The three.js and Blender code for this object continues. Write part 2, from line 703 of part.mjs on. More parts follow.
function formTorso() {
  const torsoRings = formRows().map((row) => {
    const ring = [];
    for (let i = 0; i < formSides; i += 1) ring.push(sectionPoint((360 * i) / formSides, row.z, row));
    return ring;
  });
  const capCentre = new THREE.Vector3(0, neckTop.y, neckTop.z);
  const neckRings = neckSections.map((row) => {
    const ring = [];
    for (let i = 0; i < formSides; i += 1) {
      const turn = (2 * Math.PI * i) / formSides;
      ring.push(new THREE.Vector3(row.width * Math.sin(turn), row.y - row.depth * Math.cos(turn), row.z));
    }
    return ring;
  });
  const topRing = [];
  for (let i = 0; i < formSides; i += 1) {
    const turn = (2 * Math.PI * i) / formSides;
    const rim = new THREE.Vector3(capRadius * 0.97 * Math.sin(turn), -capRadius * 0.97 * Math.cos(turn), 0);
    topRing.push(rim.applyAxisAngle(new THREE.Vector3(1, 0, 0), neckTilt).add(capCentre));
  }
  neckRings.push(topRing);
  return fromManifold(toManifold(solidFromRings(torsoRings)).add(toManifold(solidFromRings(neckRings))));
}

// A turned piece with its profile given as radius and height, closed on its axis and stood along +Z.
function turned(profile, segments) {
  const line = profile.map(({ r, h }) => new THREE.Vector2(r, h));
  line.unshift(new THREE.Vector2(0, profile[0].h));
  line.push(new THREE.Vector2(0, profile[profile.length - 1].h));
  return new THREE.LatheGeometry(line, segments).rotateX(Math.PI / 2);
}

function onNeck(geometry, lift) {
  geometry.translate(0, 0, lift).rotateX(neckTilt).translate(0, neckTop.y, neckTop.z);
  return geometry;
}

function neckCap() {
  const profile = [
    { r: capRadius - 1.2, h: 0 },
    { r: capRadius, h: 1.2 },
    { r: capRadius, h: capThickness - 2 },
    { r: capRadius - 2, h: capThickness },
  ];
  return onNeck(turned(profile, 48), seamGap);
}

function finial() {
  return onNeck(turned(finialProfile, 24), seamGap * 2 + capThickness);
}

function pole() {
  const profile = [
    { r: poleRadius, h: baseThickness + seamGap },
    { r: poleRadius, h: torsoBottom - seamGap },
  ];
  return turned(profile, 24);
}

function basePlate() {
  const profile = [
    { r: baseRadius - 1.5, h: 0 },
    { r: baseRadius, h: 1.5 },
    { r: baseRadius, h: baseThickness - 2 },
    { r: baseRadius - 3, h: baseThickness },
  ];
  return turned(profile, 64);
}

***

WHAT YOU ARE ASKED TO DO - Repeat the material above in full, keeping every word.

EXPECTED OUTPUT -
The three.js and Blender code for this object continues. Write part 2, from line 703 of part.mjs on. More parts follow.
function formTorso() {
  const torsoRings = formRows().map((row) => {
    const ring = [];
    for (let i = 0; i < formSides; i += 1) ring.push(sectionPoint((360 * i) / formSides, row.z, row));
    return ring;
  });
  const capCentre = new THREE.Vector3(0, neckTop.y, neckTop.z);
  const neckRings = neckSections.map((row) => {
    const ring = [];
    for (let i = 0; i < formSides; i += 1) {
      const turn = (2 * Math.PI * i) / formSides;
      ring.push(new THREE.Vector3(row.width * Math.sin(turn), row.y - row.depth * Math.cos(turn), row.z));
    }
    return ring;
  });
  const topRing = [];
  for (let i = 0; i < formSides; i += 1) {
    const turn = (2 * Math.PI * i) / formSides;
    const rim = new THREE.Vector3(capRadius * 0.97 * Math.sin(turn), -capRadius * 0.97 * Math.cos(turn), 0);
    topRing.push(rim.applyAxisAngle(new THREE.Vector3(1, 0, 0), neckTilt).add(capCentre));
  }
  neckRings.push(topRing);
  return fromManifold(toManifold(solidFromRings(torsoRings)).add(toManifold(solidFromRings(neckRings))));
}

// A turned piece with its profile given as radius and height, closed on its axis and stood along +Z.
function turned(profile, segments) {
  const line = profile.map(({ r, h }) => new THREE.Vector2(r, h));
  line.unshift(new THREE.Vector2(0, profile[0].h));
  line.push(new THREE.Vector2(0, profile[profile.length - 1].h));
  return new THREE.LatheGeometry(line, segments).rotateX(Math.PI / 2);
}

function onNeck(geometry, lift) {
  geometry.translate(0, 0, lift).rotateX(neckTilt).translate(0, neckTop.y, neckTop.z);
  return geometry;
}

function neckCap() {
  const profile = [
    { r: capRadius - 1.2, h: 0 },
    { r: capRadius, h: 1.2 },
    { r: capRadius, h: capThickness - 2 },
    { r: capRadius - 2, h: capThickness },
  ];
  return onNeck(turned(profile, 48), seamGap);
}

function finial() {
  return onNeck(turned(finialProfile, 24), seamGap * 2 + capThickness);
}

function pole() {
  const profile = [
    { r: poleRadius, h: baseThickness + seamGap },
    { r: poleRadius, h: torsoBottom - seamGap },
  ];
  return turned(profile, 24);
}

function basePlate() {
  const profile = [
    { r: baseRadius - 1.5, h: 0 },
    { r: baseRadius, h: 1.5 },
    { r: baseRadius, h: baseThickness - 2 },
    { r: baseRadius - 3, h: baseThickness },
  ];
  return turned(profile, 64);
}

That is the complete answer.